Anomalous Energy Injection in the Gross-Pitaevskii Framework for Turbulence in Neutron Star Glitches

Abstract

Neutron star glitches -- sudden increases in rotational frequency -- are thought to result from angular momentum transfer via quantized vortices in the superfluid core. To investigate the underlying superfluid dynamics, we employ a two-dimensional rotating atomic Bose-Einstein condensate described by a damped Gross-Pitaevskii equation with an imposed pinning potential that serves as a simplified analogue of a crust. Within this minimal framework, we examine the emergence and evolution of turbulent vortex motion following impulsive perturbations reminiscent of glitch-like forcing.
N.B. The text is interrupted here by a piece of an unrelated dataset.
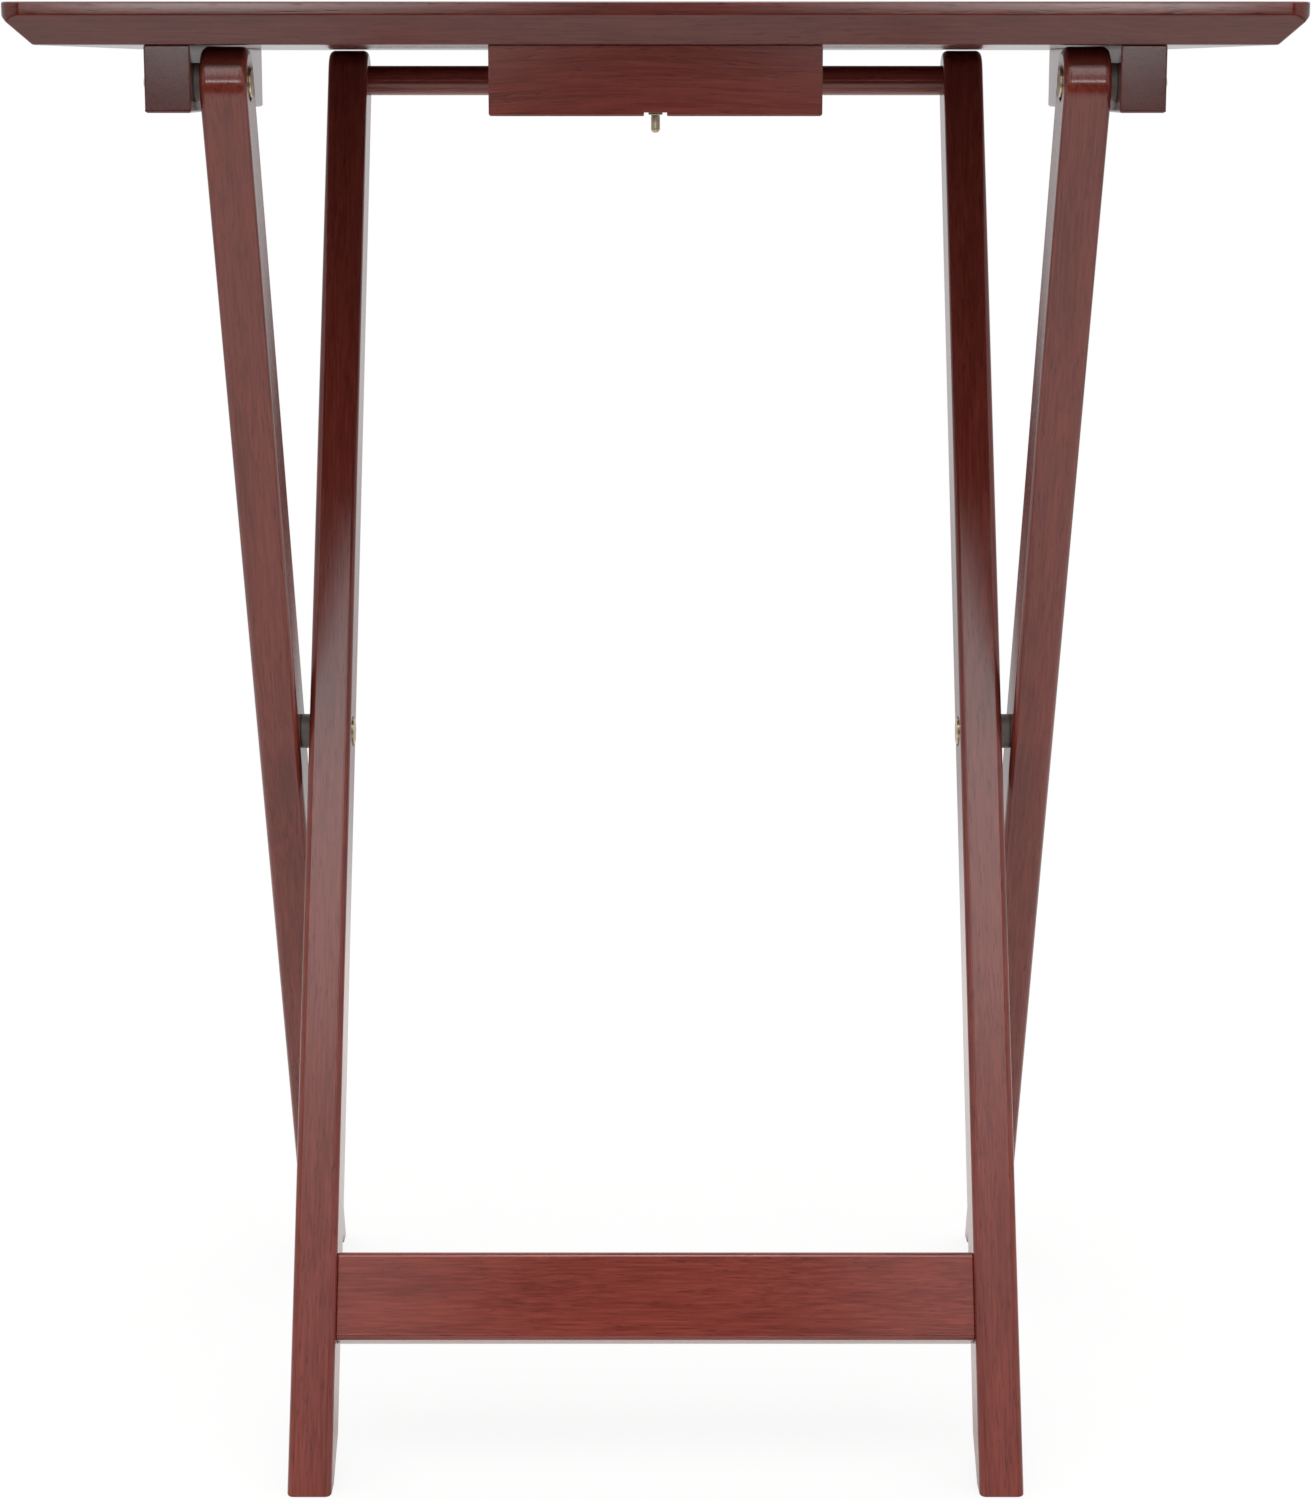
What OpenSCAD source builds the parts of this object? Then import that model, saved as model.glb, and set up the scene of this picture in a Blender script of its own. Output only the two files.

Our simulations reveal a transient Kolmogorov-like turbulent cascade (k-5/3) that transitions to a Vinen-like scaling (k-1). We identify an anomalous secondary injection mechanism driven primarily by quantum pressure, which can sustain turbulent fluctuations in such a system. By tuning the damping coefficient γ, we determine an optimal regime for energy transfer. While idealized, these findings illustrate how quantum turbulence with multiple scaling regimes can arise in pinned, rotating superfluids, and they suggest possible qualitative connections to vortex-mediated dynamics in neutron stars and other astrophysical superfluid systems.